Refinancing risk is becoming one of the main forces shaping real estate decisions. Debt agreed in a lower-rate environment is now meeting a different cost of capital, and that changes the viability of assets that once looked secure.
The issue is not only whether loans can be refinanced. It is the terms on which refinancing happens. Higher interest costs reduce cashflow cover, limit leverage and expose weaknesses in assets that rely on thin margins or optimistic growth assumptions.
Prime assets with strong income, low vacancy and clear compliance pathways are more likely to hold lender confidence. Secondary assets face a harder test. Where income is weaker, capital expenditure is rising or energy performance is poor, lenders may require more equity or lower valuations.

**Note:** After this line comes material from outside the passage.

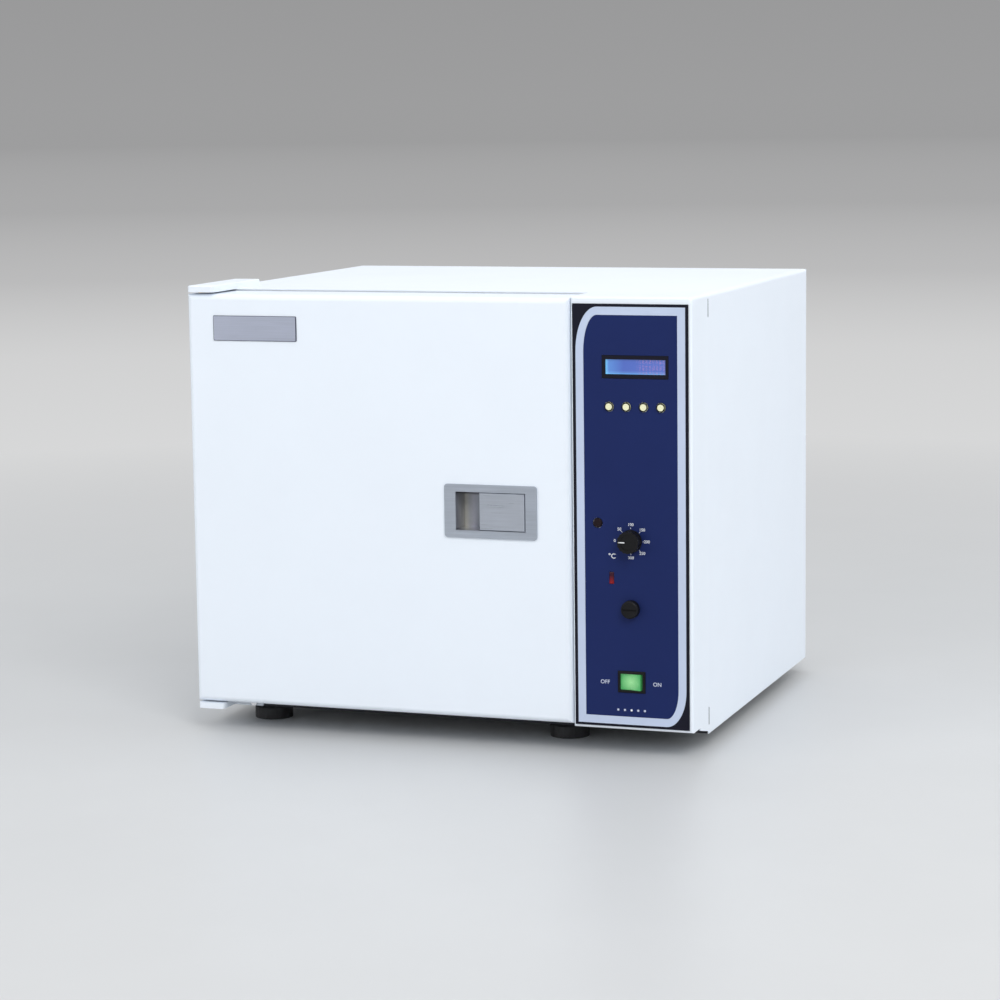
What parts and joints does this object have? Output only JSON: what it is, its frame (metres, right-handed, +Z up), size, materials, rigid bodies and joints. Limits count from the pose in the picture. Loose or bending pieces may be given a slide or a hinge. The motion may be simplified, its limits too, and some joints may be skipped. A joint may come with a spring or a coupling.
{
  "type": "dry heat sterilizer",
  "caption": "Bench-top hot air cabinet with a side-hung door, flush paddle latch, control column with display, buttons and dial, and a stainless chamber with sliding shelves.",
  "frame": {"origin": "on the bench, centre of the object's footprint box", "axes": "+X to the right seen from the front, +Y to the back, +Z up"},
  "size_m": [0.56, 0.52, 0.4835],
  "materials": {
    "white_paint": "satin powder coat",
    "galvanized": "zinc-plated sheet",
    "stainless": "brushed stainless",
    "wool": "mineral wool",
    "rubber": "moulded black",
    "silicone": "silicone, matt",
    "heater_sheath": "heat-darkened sheath",
    "copper": "drawn tube",
    "steel": "machined",
    "bronze": "sintered bearing metal",
    "screw_steel": "nickel-plated",
    "latch_steel": "brushed, satin",
    "panel_black": "matt black",
    "panel_silver": "printed silver film",
    "panel_blue": "printed blue film",
    "lcd_blue": "backlit blue",
    "board_green": "solder mask",
    "button_ivory": "moulded",
    "reset_brown": "moulded",
    "black_plastic": "moulded",
    "lamp_red": "translucent lens",
    "rocker_green": "translucent",
    "transformer_iron": "laminated core",
    "terminal_plastic": "moulded"
  },
  "bodies": {
    "cabinet": {"back_panel": "white_paint", "base_pan": "galvanized", "chamber_insulation": "wool", "control_housing": "white_paint", "control_panel": "panel_black", "divider_wall": "galvanized", "fault_lamp": "lamp_red", "feet": "rubber", "front_frame": "galvanized", "fuse_holder": "black_plastic", "heater_element": "heater_sheath", "heater_guard": "stainless", "hinge_arm": "white_paint", "hinge_bracket": "white_paint", "hinge_pins": "steel", "inner_chamber": "stainless", "keypad_board": "board_green", "lcd_bezel": "panel_black", "lcd_board": "board_green", "lcd_screen": "lcd_blue", "main_board": "board_green", "outer_cover": "white_paint", "panel_overlay": "panel_blue", "panel_trim": "panel_silver", "power_inlet": "black_plastic", "rear_spacers": "rubber", "reset_switch": "black_plastic", "rocker_housing": "black_plastic", "screws": "screw_steel", "shelf_rack_left": "stainless", "shelf_rack_right": "stainless", "strike_plate": "steel", "temperature_probe": "stainless", "terminal_block": "terminal_plastic", "thermostat_body": "black_plastic", "thermostat_capillary": "copper", "transformer": "transformer_iron", "vent_pipe": "stainless"},
    "door": {"door_shell": "white_paint", "door_inner_panel": "stainless", "door_insulation": "wool", "door_gasket": "silicone", "hinge_blocks": "steel", "door_bushes": "bronze", "latch_case": "latch_steel", "paddle_pin": "stainless", "paddle_spring": "stainless"},
    "paddle": {"paddle": "latch_steel"},
    "bolt": {"latch_bolt": "steel"},
    "knob": {"thermostat_knob": "black_plastic", "thermostat_shaft": "steel"},
    "fuse_cap": {"fuse_cap": "black_plastic"},
    "rocker": {"rocker": "rocker_green"},
    "reset_button": {"reset_button": "reset_brown"},
    "shelf_upper": {"shelf_upper": "stainless"},
    "shelf_lower": {"shelf_lower": "stainless"},
    "menu_button_1": {"menu_button_1": "button_ivory"},
    "menu_button_2": {"menu_button_2": "button_ivory"},
    "menu_button_3": {"menu_button_3": "button_ivory"},
    "menu_button_4": {"menu_button_4": "button_ivory"}
  },
  "joints": [
    {"name": "door_hinge", "type": "hinge", "parent": "cabinet", "child": "door", "pos_m": [-0.271, -0.219, 0.253], "axis": [0, 0, -1], "range_deg": [0, 120]},
    {"name": "paddle_hinge", "type": "hinge", "parent": "door", "child": "paddle", "pos_m": [0.0865, -0.2436, 0.25145], "axis": [0, 0, 1], "range_deg": [0, 35], "stiffness_Nm_per_rad": 0.05, "springref_deg": -11.46},
    {"name": "bolt_slide", "type": "slide", "parent": "door", "child": "bolt", "axis": [-1, 0, 0], "range_m": [0, 0.0066]},
    {"name": "menu_press_1", "type": "slide", "parent": "cabinet", "child": "menu_button_1", "axis": [0, 1, 0], "range_m": [0, 0.0008], "stiffness_N_per_m": 800},
    {"name": "menu_press_2", "type": "slide", "parent": "cabinet", "child": "menu_button_2", "axis": [0, 1, 0], "range_m": [0, 0.0008], "stiffness_N_per_m": 800},
    {"name": "menu_press_3", "type": "slide", "parent": "cabinet", "child": "menu_button_3", "axis": [0, 1, 0], "range_m": [0, 0.0008], "stiffness_N_per_m": 800},
    {"name": "menu_press_4", "type": "slide", "parent": "cabinet", "child": "menu_button_4", "axis": [0, 1, 0], "range_m": [0, 0.0008], "stiffness_N_per_m": 800},
    {"name": "reset_press", "type": "slide", "parent": "cabinet", "child": "reset_button", "axis": [0, 1, 0], "range_m": [0, 0.002], "stiffness_N_per_m": 600},
    {"name": "knob_turn", "type": "hinge", "parent": "cabinet", "child": "knob", "pos_m": [0.2147, -0.2484, 0.2265], "axis": [0, 1, 0], "range_deg": [0, 270]},
    {"name": "fuse_turn", "type": "hinge", "parent": "cabinet", "child": "fuse_cap", "pos_m": [0.2147, -0.2498, 0.1561], "axis": [0, -1, 0], "range_deg": [0, 60]},
    {"name": "rocker_tilt", "type": "hinge", "parent": "cabinet", "child": "rocker", "pos_m": [0.2147, -0.2428, 0.0797], "axis": [0, 0, 1], "range_deg": [0, 18]},
    {"name": "shelf_upper_slide", "type": "slide", "parent": "cabinet", "child": "shelf_upper", "axis": [0, -1, 0], "range_m": [0, 0.02]},
    {"name": "shelf_lower_slide", "type": "slide", "parent": "cabinet", "child": "shelf_lower", "axis": [0, -1, 0], "range_m": [0, 0.02]}
  ],
  "couplings": [
    {"joint": "paddle_hinge", "follows": "bolt_slide", "rad_per_m": 88.751}
  ]
}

This creates a divide between owners who can recapitalise and those who cannot. Some will hold through the cycle. Others will be forced into sales, joint ventures, debt restructuring or partial disposals.
For investors, the opportunity is not simply distress. It is selective recapitalisation. Assets with sound fundamentals but weak balance sheets may become available to patient capital that can absorb short-term pressure and fund repositioning.
The discipline is in separating temporary financial stress from permanent asset weakness. Refinancing pressure will produce opportunities, but only where the underlying asset can still defend its income, relevance and exit route.